Wimbledon remains, invincibly, a showcase for the British sense of humour. Did you hear the one about Cliff Richard, a pigeon and a ball-boy? Something odd comes over the national comic impulse during this summer fortnight. Suddenly, nothing could be funnier than a mobile phone going off at a tense moment, or a line judge getting hit on the backside, or an umpire slipping on his ladder. Not since Henri Leconte’s stellar performance as man-handing-raquet-to-ball-girl has the nation been so entranced.

Then there’s the British genius for queuing. This is a very reliable standby, as the tournament draws to its predictable close. Reporters go out in the middle of the night to interview South Africans huddled in sleeping bags along the walls of the All England Club. They inform us that there is a “marvellous spirit” out there, the true spirit of the genuine sports fan. And it’s true: these days, the genuine sports fan is motivated by nothing so fierce as the urge to get his face on television.

The idea that Wimbledon sparks a sudden interest in tennis, that you can’t get a court anywhere for love or money, is no longer true. The real tennis fans are too busy watching the telly, chuckling, as the sun goes down, over those marvellous mixed doubles (I do wish they showed more of them, don’t you?). The tennis courts of England lie empty and stranded for the full two weeks.

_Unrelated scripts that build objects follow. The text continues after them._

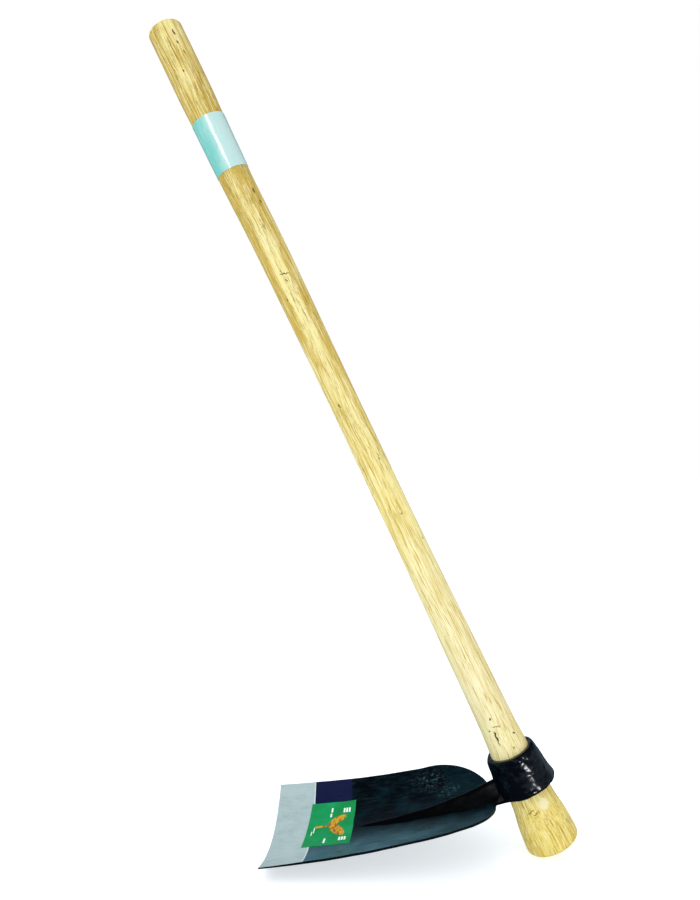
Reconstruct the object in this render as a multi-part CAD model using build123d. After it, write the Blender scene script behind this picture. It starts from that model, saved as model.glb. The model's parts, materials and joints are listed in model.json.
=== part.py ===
from build123d import *
import math
import os

# Grub hoe: a forged eye-hoe head wedged on the flared end of a straight wooden handle.
# Millimetres, +Z up. The hoe stands as it does on level ground, on the rim of the
# handle's knob and the middle of the cutting edge, with the handle leaning over the
# blade (-X). Y runs across the blade. The origin is on the ground under the middle of
# the hoe's outer box.
#
# Everything is built first in the head's frame: Z along the handle towards the grip,
# X away from the blade, and the origin at the centre of the tapered seat's lower end.

# ---- handle -------------------------------------------------------------------------
HANDLE_LENGTH = 1000.0
KNOB_DROP = 72.6            # knob end below the seat's lower end
GRIP_TOP = HANDLE_LENGTH - KNOB_DROP
KNOB_RADIUS = 29.8
KNOB_ROUNDING = 5.0
SEAT_LOW_RADIUS = 23.4      # tapered seat inside the eye, at its lower end
SEAT_HIGH_RADIUS = 21.8     # and at the eye's upper rim
LABEL_LOW = 749.0
LABEL_HIGH = 813.0
LABEL_LOW_RADIUS = 18.0     # wood under the label, which is wound on a slight cone
LABEL_HIGH_RADIUS = 18.8
LABEL_THICKNESS = 0.25
GRIP_LOW = 845.0            # the grip's end stretch is a true cylinder
GRIP_RADIUS = 19.4
GRIP_ROUNDING = 4.0
SHAFT_WAIST = [             # radius of the hand-shaved shaft at heights above the eye
    (78.0, 20.2), (160.0, 18.9), (280.0, 17.2), (400.0, 16.2), (520.0, 16.3), (640.0, 17.3),
]
KNOB_FLARE = [(-24.5, 25.1), (-41.0, 27.9), (-58.0, 29.4)]

# ---- eye ring -----------------------------------------------------------------------
EYE_HEIGHT = 40.1           # upper rim above the origin, where the tapered seat starts
EYE_SKIRT = 2.8             # how far the lower rim hangs below the seat
EYE_LOW_RADIUS = 34.2
EYE_HIGH_RADIUS = 27.5
EYE_RIM_ROUNDING = 2.4
SEAT_CLEARANCE = 0.05       # between the wood and the eye, on the radius

# ---- blade --------------------------------------------------------------------------
BLADE_ANGLE = 73.23         # between the handle's axis and the blade's plane
BLADE_REACH = 286.9         # cutting edge from the handle's axis
BLADE_DROP = 23.0           # lowest line of the inner face, below the origin
BLADE_THICKNESS = 2.5
EDGE_THICKNESS = 1.4
EDGE_WEAR = 0.8             # middle of the edge worn flat, where it meets the ground
EDGE_HALF_WIDTH = 97.2
SHOULDER_HALF_WIDTH = 85.2
SHOULDER_RADIUS = 68.0
SHOULDER_REACH = 105.4      # centre of the shoulder's curve, from the handle's axis
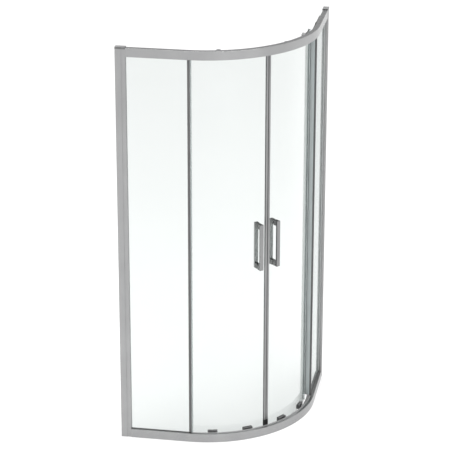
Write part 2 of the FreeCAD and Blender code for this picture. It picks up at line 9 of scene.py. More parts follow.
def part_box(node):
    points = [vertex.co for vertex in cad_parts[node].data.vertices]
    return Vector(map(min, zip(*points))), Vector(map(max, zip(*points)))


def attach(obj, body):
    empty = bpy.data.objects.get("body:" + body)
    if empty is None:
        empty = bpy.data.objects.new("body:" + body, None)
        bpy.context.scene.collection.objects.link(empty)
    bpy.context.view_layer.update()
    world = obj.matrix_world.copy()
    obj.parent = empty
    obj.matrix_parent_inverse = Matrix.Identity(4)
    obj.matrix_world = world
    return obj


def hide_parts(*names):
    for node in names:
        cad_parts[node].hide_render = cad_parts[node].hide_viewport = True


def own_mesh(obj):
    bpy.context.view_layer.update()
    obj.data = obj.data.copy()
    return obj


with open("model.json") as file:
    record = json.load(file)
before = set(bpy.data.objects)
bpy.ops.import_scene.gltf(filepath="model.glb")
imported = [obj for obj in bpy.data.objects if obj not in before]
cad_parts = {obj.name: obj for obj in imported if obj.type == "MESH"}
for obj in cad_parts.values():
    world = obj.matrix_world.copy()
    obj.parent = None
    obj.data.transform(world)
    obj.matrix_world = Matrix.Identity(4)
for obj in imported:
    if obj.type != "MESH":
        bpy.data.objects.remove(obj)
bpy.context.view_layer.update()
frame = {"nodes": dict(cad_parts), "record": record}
print("frame loaded:", len(frame["nodes"]), "nodes")

sides = ("left", "right")
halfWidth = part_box("bottom_rail")[1].x
outerRadius = 0.55
arcCentre = Vector((halfWidth - outerRadius, outerRadius - halfWidth, 0))
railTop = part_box("top_rail")[1].z
quarter = 90
sharpDegrees = 32  # an edge that turns by more than this stays sharp


# the right half is the left half seen in the diagonal x = -y
def toSide(point, side):
    x, y, z = point
    return Vector((x, y, z)) if side == "left" else Vector((-y, -x, z))


def aroundFront(radius, degrees, z, along=0.0):
    turn = math.radians(degrees)
    outward = Vector((math.sin(turn), -math.cos(turn), 0))
    tangent = Vector((math.cos(turn), math.sin(turn), 0))
    return arcCentre + outward * radius + tangent * along + Vector((0, 0, z))


def shadeByAngle(mesh, degrees=sharpDegrees):
    for polygon in mesh.polygons:
        polygon.use_smooth = True
    mesh.set_sharp_from_angle(angle=math.radians(degrees))


def addPiece(name, mesh, body, slotName, material, stands=()):
    piece = bpy.data.objects.new(name, mesh)
    bpy.context.scene.collection.objects.link(piece)
    mesh.materials.clear()
    for one in (material if isinstance(material, (list, tuple)) else [material]):
        mesh.materials.append(one)
    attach(piece, body)
    if stands:
        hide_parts(*stands)
    return piece


def meshFrom(name, points, faces, paints=None):
    mesh = bpy.data.meshes.new(name)
    mesh.from_pydata([tuple(point) for point in points], [], faces)
    if paints:
        mesh.polygons.foreach_set("material_index", paints)
    builder = bmesh.new()
    builder.from_mesh(mesh)
    bmesh.ops.recalc_face_normals(builder, faces=builder.faces)
    builder.to_mesh(mesh)
    builder.free()
    shadeByAngle(mesh)
    return mesh


rounding = {"edgeShare": 0.45, "least": 0.00002}  # most of an edge that a corner takes, and the least radius


# rounds every corner of a flat loop; a corner may bring its own radius as a third number
def roundedLoop(corners, radius, steps=3):
    rounded = []
    count = len(corners)
    for index, corner in enumerate(corners):
        here = Vector(corner[:2])
        ahead = Vector(corners[(index + 1) % count][:2]) - here
        behind = Vector(corners[index - 1][:2]) - here
        own = corner[2] if len(corner) > 2 else radius
        opening = ahead.angle(behind)
        cut = own / math.tan(opening / 2)
        cut = min(cut, rounding["edgeShare"] * ahead.length, rounding["edgeShare"] * behind.length)
        own = cut * math.tan(opening / 2)
        if own < rounding["least"]:
            rounded.append(here)
            continue
        halfway = (ahead.normalized() + behind.normalized()).normalized()
        middle = here + halfway * (own / math.sin(opening / 2))
        first = here + behind.normalized() * cut - middle
        last = here + ahead.normalized() * cut - middle
        sweepAngle = first.angle_signed(last)
        for step in range(steps + 1):
            turn = -sweepAngle * step / steps
            cosine, sine = math.cos(turn), math.sin(turn)
            spoke = Vector((first.x * cosine - first.y * sine, first.x * sine + first.y * cosine))
            rounded.append(middle + spoke)
    return rounded


# carries a flat loop through a row of places; each place turns a loop point into a point in the room
def sweepLoop(name, loop, places):
    count = len(loop)
    points = [place(spot) for place in places for spot in loop]
    faces = []
    for row in range(len(places) - 1):
        for index in range(count):
            following = (index + 1) % count
            faces.append((row * count + index, row * count + following,
                          (row + 1) * count + following, (row + 1) * count + index))
    faces.append(tuple(range(count)))
    faces.append(tuple((len(places) - 1) * count + index for index in range(count)))
    return meshFrom(name, points, faces)


# turns a closed (radius, depth) profile once round its axis
def turnedMesh(name, profile, place, paintOf, steps=72):
    count = len(profile)
    points = [place(step * 2 * math.pi / steps, *spot) for step in range(steps) for spot in profile]
    faces, paints = [], []
    for step in range(steps):
        base, after = step * count, (step + 1) % steps * count
        for index in range(count):
            following = (index + 1) % count
            faces.append((base + index, base + following, after + following, after + index))
            paints.append(paintOf(profile[index], profile[following]))
    return meshFrom(name, points, faces, paints)


def evenShading(piece, weight=100):
    weighting = piece.modifiers.new("evenShading", "WEIGHTED_NORMAL")
    weighting.keep_sharp = True
    weighting.weight = weight


nodeBody = {}
for bodyName, bodyNodes in frame["record"]["behaviour"]["bodies"].items():
    for oneNode in bodyNodes:
        nodeBody[oneNode] = bodyName

softening = {"weld": 0.00001, "flatDegrees": 0.5, "smoothDegrees": 40}  # limits for a copy of a CAD mesh


# a copy of a small CAD piece with its edges broken the way a mould or a file leaves them
def softened(nodeName, slotName, materials, edge, steps=2, paintOf=None):
    builder = bmesh.new()
    builder.from_mesh(frame["nodes"][nodeName].data)
    bmesh.ops.remove_doubles(builder, verts=builder.verts, dist=softening["weld"])
    bmesh.ops.dissolve_limit(builder, angle_limit=math.radians(softening["flatDegrees"]), verts=builder.verts,
                             edges=builder.edges)
    least = math.radians(sharpDegrees)
    sharp = [one for one in builder.edges if len(one.link_faces) == 2 and one.calc_face_angle(0) > least]
    bmesh.ops.bevel(builder, geom=sharp, offset=edge, offset_type="OFFSET", segments=steps, profile=0.5,
                    affect="EDGES", clamp_overlap=True)
    bmesh.ops.recalc_face_normals(builder, faces=builder.faces)
    mesh = bpy.data.meshes.new(nodeName + "Soft")
    builder.to_mesh(mesh)
    builder.free()
    shadeByAngle(mesh, softening["smoothDegrees"])
    piece = addPiece(nodeName + "Soft", mesh, nodeBody[nodeName], slotName, materials, [nodeName])
    if paintOf:
        for polygon in mesh.polygons:
            polygon.material_index = paintOf(polygon.center)
    evenShading(piece)


# a material that starts as one Principled shader, with its fixed values on the shader itself
def startMaterial(name, values):
    material = bpy.data.materials.new(name)
    material.use_nodes = True
    shader = material.node_tree.nodes["Principled BSDF"]
    for socket, value in values.items():
        shader.inputs[socket].default_value = value
    return material, shader


def addNode(material, kind, **settings):
    node = material.node_tree.nodes.new(kind)
    for key, value in settings.items():
        if key in node.inputs:
            node.inputs[key].default_value = value
        else:
            setattr(node, key, value)
    return node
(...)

That’s sad. And it isn’t only because the professional game has become so fast that it bears almost no resemblance to the game played at weekends: it looks like table tennis, only on a bigger table. It is also a tribute to the ceaseless failure of the sporting authorities, and the government, to organise any serious development of young sporting talent. I was alarmed to read, the other day, that Labour has been as busy selling off school sports grounds as the Tories ever were. Now we have a sports minister who is already famous for his lack of interest in games. How likely is a man who can’t name a single European golfer to care about the inbred hostility to junior golf? At most English clubs, energetic programmes have been put in place that welcome children between the hours of 3am and 4am on the third Thursday of each alternate winter month (weather permitting). It is much the same story for tennis.

Alas, the only real spike of interest for the British press is Tim Henman. Can he do it? An alarming number of so-called experts have predicted success, on the grounds that Sampras is in decline (as if an on-form Sampras were the only serious threat to Henman’s chances). I fear for him. If he fails to win, he will probably get the full noisy blast of aggrieved vexation (the true spirit of the genuine sports writer) in the neck. For years, we have put up with the foreigners: we smile if they can be persuaded to say that Wimbledon is their favourite championship (the crowd is so knowledgeable!). Henman finds himself the precarious bearer of a twitchy national pride. I wouldn’t wish that on anyone.